From Graphene to Bismuth Telluride: Mechanical Exfoliation of Quasi-2D Crystals for Applications in Thermoelectrics and Topological Insulators

TL;DR

This paper presents a graphene-inspired exfoliation method for creating ultra-thin bismuth telluride films with tailored properties, enhancing thermoelectric performance and enabling exploration of topological insulators for practical applications.

Contribution

It introduces a novel exfoliation technique for quasi-2D Bi2Te3 crystals, allowing control over composition and properties for thermoelectric and topological insulator research.

Findings

Produced atomically thin Bi2Te3 films with low thermal conductivity

Enhanced thermoelectric properties observed in exfoliated films

Enabled creation of designer non-stoichiometric quasi-2D crystalline stacks

Abstract

Bismuth telluride (Bi2Te3) and its alloys are the best bulk thermoelectric materials known today. The stacked quasi-two-dimensional (2D) layers of Bi2Te3 were also identified as topological insulators. In this paper we describe a method for graphene-inspired exfoliation of crystalline bismuth telluride films with a thickness of a few atoms. The atomically thin films were suspended across trenches in Si/SiO2 substrates, and subjected to detail characterization. The presence of the van der Waals gaps allowed us to disassemble Bi2Te3 crystal into its quintuple building blocks - five mono-atomic sheets consisting of Te(1)-Bi-Te(2)-Bi-Te(1). By altering the thickness and sequence of atomic planes we were able to create designer non-stoichiometric quasi-2D crystalline films, change their composition and doping, as well as other properties.
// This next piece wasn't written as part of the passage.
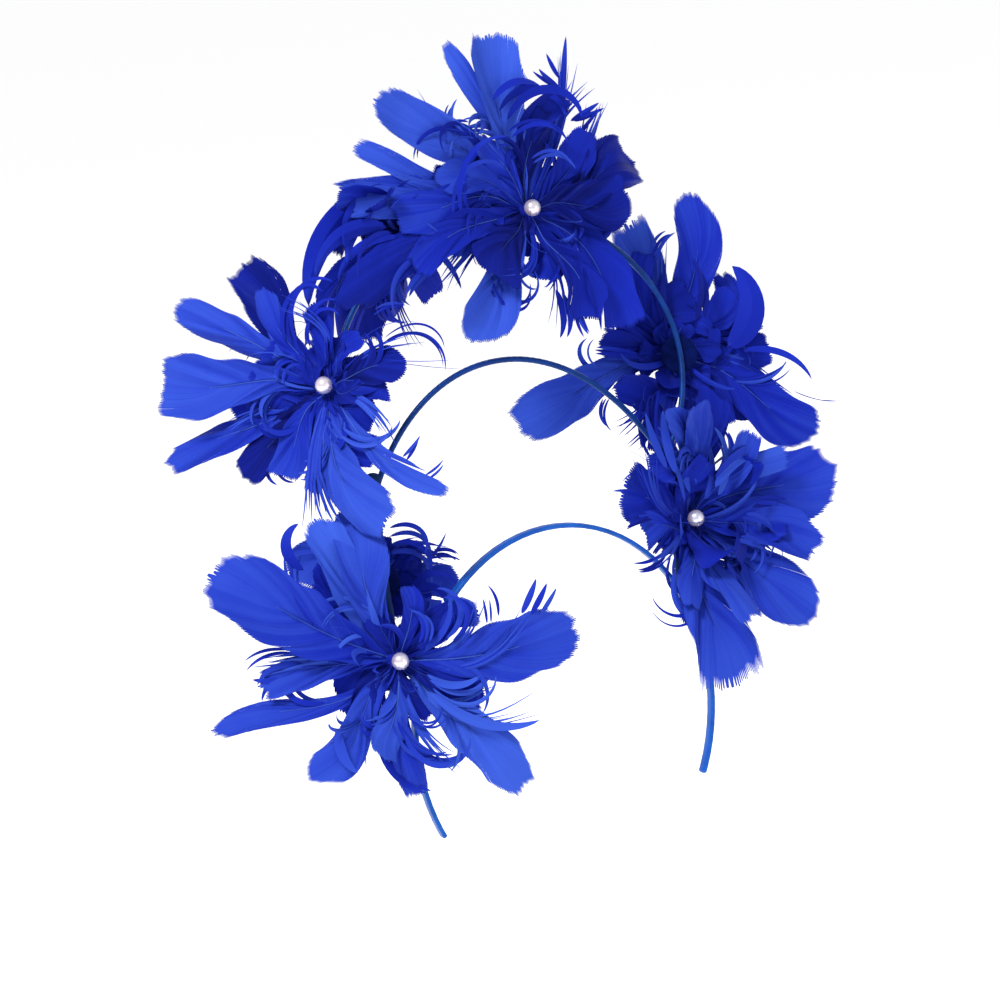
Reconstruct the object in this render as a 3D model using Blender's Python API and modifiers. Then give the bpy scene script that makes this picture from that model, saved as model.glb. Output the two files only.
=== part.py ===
# Feather-flower headband fascinator. Metres in, +Z up; X is the wearer's left, the wearer faces -Y.
# The origin is the inner face of the headband at the top of the head.
import bpy
import bmesh
import math
import numpy as np

mm = 0.001

# satin-covered headband: a flat strip bent round the head, in millimetres and degrees
bandHalfSpan = 76.9
bandDrop = 89.3
bandSweep = 118.0
bandWidth = 5.0
bandThickness = 2.2
bandEdge = 0.5

# halo of two covered wires in one leaning plane
wireRadius = 1.35
haloBack = 10.0
haloDown = -44.0
haloLean = 15.0
haloRoll = -4.3
junctionHeight = 70.0
junctionGap = 1.8
innerAcross = 92.0
innerUp = 122.0
outerTop = 190.0
outerAcross = 88.0
outerDrift = 8.0

# wrapped stems that carry the halo down to the headband
stemRadius = 2.8
junctionDrop = 0.95
seatGap = 0.3

# flowers: felt disc behind, feather petals round a glue hub, one pearl in the middle
discRadius = 9.0
discThickness = 1.5
hubRadius = 6.5
hubHalfHeight = 2.5
pearlRadius = 4.0
petalThickness = 1.2
hubDepth = wireRadius + seatGap + discThickness + seatGap + hubHalfHeight

# the quarter from which the petals are set out: across, up and towards it
quarterAzimuth = -26.0
quarterElevation = 11.1
quarterRoll = -6.3

# stem paths below the wires, mm: across (wearer's left), back, up
leftStemPath = [
    (79.6, 24.0, 6.0),
    (77.2, 18.5, -14.0),
    (74.2, 12.5, -32.0),
    (71.6, 7.2, -48.0),
    (73.4, 5.7, -61.0),
]
rightStemPath = [
    (-73.4, 23.0, 10.0),
    (-76.0, 17.5, -10.0),
    (-77.4, 12.0, -30.0),
    (-78.0, 8.2, -50.0),
    (-75.6, 5.7, -68.0),
]

# flower seats: carrier, place along it (degrees of the outer wire, or share of a stem),
# and the way the flower faces (across, up, towards the quarter)
flowerSeats = {
    "right_temple": ("right_stem", 0.76, (0.20, -0.05, 0.98)),
    "right_side": ("outer", -86.0, (-0.30, -0.45, 0.84)),
    "crown_front": ("outer", 8.0, (0.10, 0.15, 0.98)),
    "left_side": ("outer", 86.0, (-0.20, 0.00, -0.98)),
    "left_temple": ("left_stem", 0.40, (0.65, 0.00, 0.76)),
    "crown_right": ("outer", -29.0, (-0.10, 0.75, -0.65)),
    "right_back": ("right_stem", 0.41, (-0.30, 0.10, -0.95)),
}

# petals: tip across, tip up, rise along the facing, width, sideways bow, arch, turn (degrees), mm
petalRows = {
    "right_temple": [
        (77, 11, 8, 32, -4, 7, 0),
        (54, -58, 12, 20, 0, 8, 0),
        (64, -20, 14, 5, -16, 8, 0),
        (-8, -43, 14, 14, 3, 6, 0),
        (10, -60, 10, 13, -5, 6, 0),
        (30, -50, 16, 5, -7, 6, 0),
        (-37, -51, 8, 19, 2, 6, 0),
        (-17, -49, 4, 9, -8, 4, 30),
        (-85, -30, 4, 14, 4, 6, 20),
        (-66, -4, 6, 8, -4, 4, 0),
        (-78, 41, 8, 32, 3, 6, 0),
        (-27, 56, 12, 18, 3, 6, 0),
        (-8, 50, 16, 20, 4, 6, 0),
        (6, 33, 14, 12, -2, 6, 30),
    ],
    "right_side": [
        (-79, -1, 10, 27, 0, 6, 0),
        (-71, 36, 12, 19, -2, 6, 0),
        (-38, 51, 0, 20, 2, 4, 0),
        (-31, 42, 14, 14, 3, 4, 0),
        (-25, 39, 18, 5, -12, 4, 0),
        (-75, -32, 4, 15, 3, 4, 0),
        (-43, -38, 6, 16, 0, 5, 30),
        (-22, -40, 6, 16, -2, 5, -20),
        (-8, -44, 10, 13, 2, 4, 0),
        (23, -60, 14, 22, -9, 6, 0),
        (-5, -62, 10, 8, -3, 6, 0),
        (47, -48, 16, 11, -7, 6, 0),
        (30, 5, 8, 18, 3, 4, 0),
        (-6, 36, 6, 12, -2, 4, 0),
    ],
    "crown_front": [
        (-20, 77, 10, 27, 3, 6, 0),
        (-67, 47, 8, 22, -4, 6, 0),
        (-75, 30, 6, 10, 5, 4, 0),
        (18, 78, 12, 6, -6, 4, 0),
        (35, 53, 10, 8, -6, 4, 0),
        (20, 52, 16, 12, 13, 4, 0),
        (49, 22, 8, 27, -2, 6, 0),
        (38, 9, 14, 15, -2, 6, 0),
        (43, -55, 6, 24, 10, 6, 0),
        (27, -50, 12, 16, 4, 6, 0),
        (15, -55, 14, 5, 5, 6, 0),
        (-15, -35, 14, 5, 13, 4, 0),
        (-14, -32, 16, 20, -2, 6, 0),
        (-25, -58, 8, 25, 4, 6, 0),
        (-38, -39, 6, 9, -6, 4, 0),
        (-22, 29, 12, 14, -3, 6, 0),
    ],
    "left_side": [
        (-74, -28, 6, 24, 4, 6, 0),
        (-38, -2, 12, 7, -4, 4, 0),
        (10, 74, 8, 22, 6, 6, 0),
        (-22, 62, 10, 18, 3, 6, 0),
        (24, 40, 14, 16, 14, 4, 0),
        (41, -17, 12, 26, 3, 6, 0),
        (67, -38, 6, 24, -4, 6, 0),
        (-5, -47, 12, 10, 2, 4, 0),
        (-23, -45, 8, 8, -6, 4, 0),
        (20, -34, 16, 20, 0, 4, 0),
        (38, 22, 8, 24, 2, 6, 0),
    ],
    "left_temple": [
        (66, 21, 32, 28, 3, 6, 0),
        (59, -16, 30, 22, 8, 6, 0),
        (55, -45, 28, 24, 3, 6, 0),
        (16, -73, 18, 26, -4, 6, 0),
        (30, -41, 34, 16, 0, 4, 0),
        (-30, 13, 4, 28, 0, 4, 0),
        (-22, -6, 4, 26, 0, 4, 0),
        (2, 52, 26, 20, -4, 6, 0),
        (-20, 32, 24, 8, 8, 4, 0),
        (30, 41, 30, 12, -4, 6, 0),
        (2, -36, 16, 14, 3, 4, 0),
    ],
    "crown_right": [
        (-31, 12, 10, 20, 3, 4, 0),
        (-31, -4, 8, 18, 3, 4, 0),
        (-33, -43, 4, 16, 18, 4, 0),
        (-22, -44, 6, 22, 2, 4, 0),
        (-5, -36, 4, 20, 2, 4, 0),
        (20, -30, -2, 20, 0, 4, 0),
        (31, 5, 6, 20, 0, 4, 0),
        (-7, 25, 14, 16, 0, 0, 0),
    ],
    "right_back": [
        (-40, 5, 10, 20, 8, 4, 0),
        (-26, 21, 12, 16, 2, 4, 0),
        (-14, 33, 14, 18, 2, 4, 0),
        (31, 10, 8, 8, -10, 4, 0),
        (33, -1, 12, 16, 0, 4, 0),
        (29, -13, 10, 10, 0, 4, 0),
        (-3, -31, 14, 16, 2, 4, 0),
        (-25, -17, 14, 18, 0, 4, 0),
    ],
}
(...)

The exfoliated quintuples and ultra-thin films have low thermal conductivity, high electrical conductivity and enhanced thermoelectric properties. The obtained results pave the way for producing stacks of crystalline bismuth telluride quantum wells with the strong spatial confinement of charge carriers and acoustic phonons for thermoelectric devices. The developed technology for producing free-standing quasi-2D layers of Te(1)-Bi-Te(2)-Bi-Te(1) creates an impetus for investigation of the topological insulators and their possible practical applications.